Through all this tangle there runs another way,–the path of faith and duty. Those who walk in it believe that life has a meaning, the fulfilment of God’s will, and a goal, the attainment of perfect harmony with Him. They try to make the best of themselves in soul and body by training and discipline. They endeavour to put their talents to the noblest use in the service of their fellow-men, and to unfold their faculties to the highest joy and power in the life of the Spirit. They seek an education to fit them for work, and they do their work well because it is a part of their education. They respect their consciences, and cherish their ideals. They put forth an honest effort to be good and to do good and to make the world better. They often stumble. They sometimes fall. But, take their life from end to end, it is a faithful attempt to walk in “the way of righteousness, which is the way of peace.”
Such are some of the ways that lead through the world. And they are all open to us. We can travel by the road that pleases us. Heredity gives us our outfit. Environment supplies our company. But when we come to the cross-roads, the question is, “Boy, which way will you ride?”

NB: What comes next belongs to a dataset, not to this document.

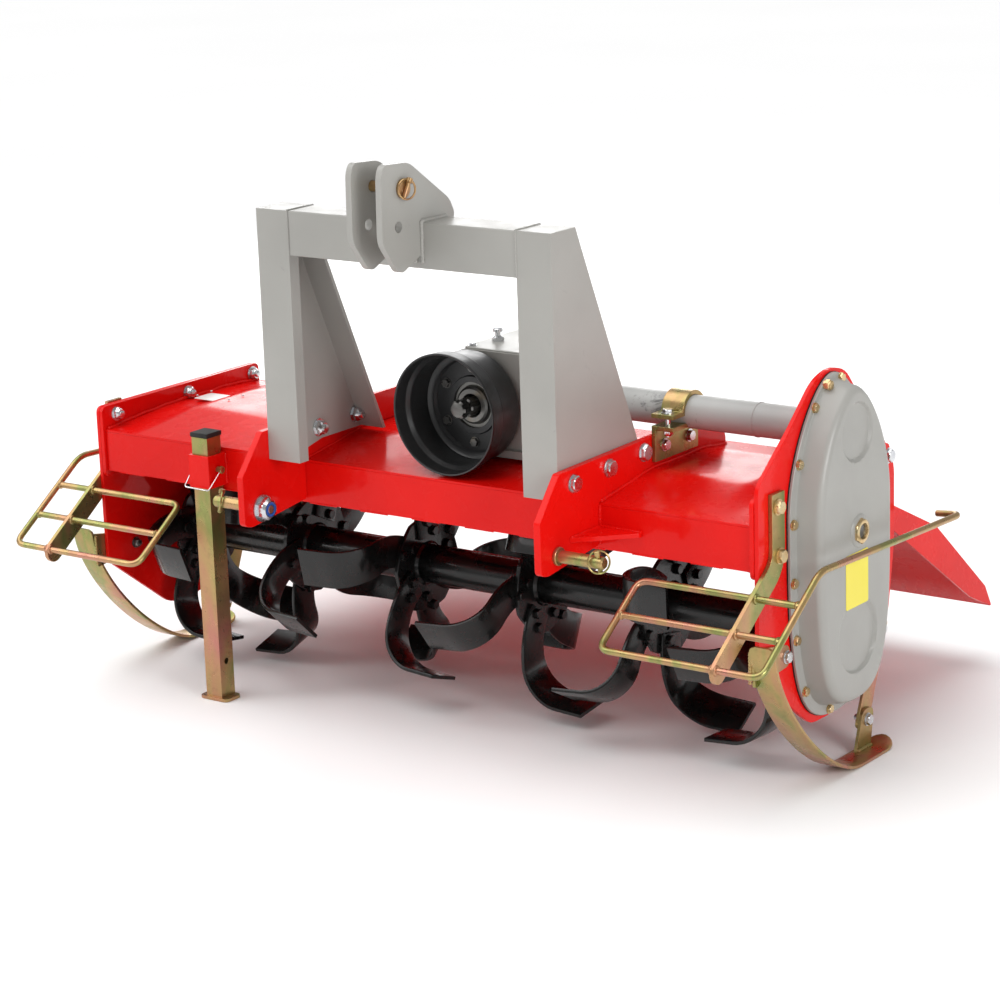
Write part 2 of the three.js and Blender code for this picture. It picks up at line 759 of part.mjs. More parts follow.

Deliberation is necessary, unless we wish to play a fool’s part. No amount of energy will take the place of thought. A strenuous life, with its eyes shut, is a kind of wild insanity. A drifting life, with its eyes open, is a kind of mild idiocy.
The real question is, “How will you live? After what rule and pattern? Along what way? Toward what end?”
Will you let chance answer that question for you? Will you let yourself be led blindfold by the first guide that offers, or run stupidly after the crowd without asking whither they are going? You would not act so in regard to the shortest earthly journey. You would not rush into the railway station and jump aboard of the first train you saw, without looking at the sign-boards. Surely if there is anything in regard to which we need to exercise deliberation, it is the choice of the way that we are to take through the world. You have thought a good deal about what business, what profession you are to follow. Think more deeply, I beg you, about how you are to follow it and what you are to follow it for. Stand in the ways, and see.
II. Second, I earnestly advise you to ask for the old paths, where is the good way.
I do not regard this as a mere counsel of conservatism, an unqualified commendation of antiquity. True, it implies that the good way will not be a new discovery, a track that you and I strike out for ourselves. Among the paths of conduct, that which is entirely original is likely to be false, and that which is true is likely to have some footprints on it. When a man comes to us with a scheme of life which he has made all by himself, we may safely say to him, as the old composer said to the young musician who brought him a symphony of the future, “It is both new and beautiful; but that which is new is not beautiful, and that which is beautiful is not new.”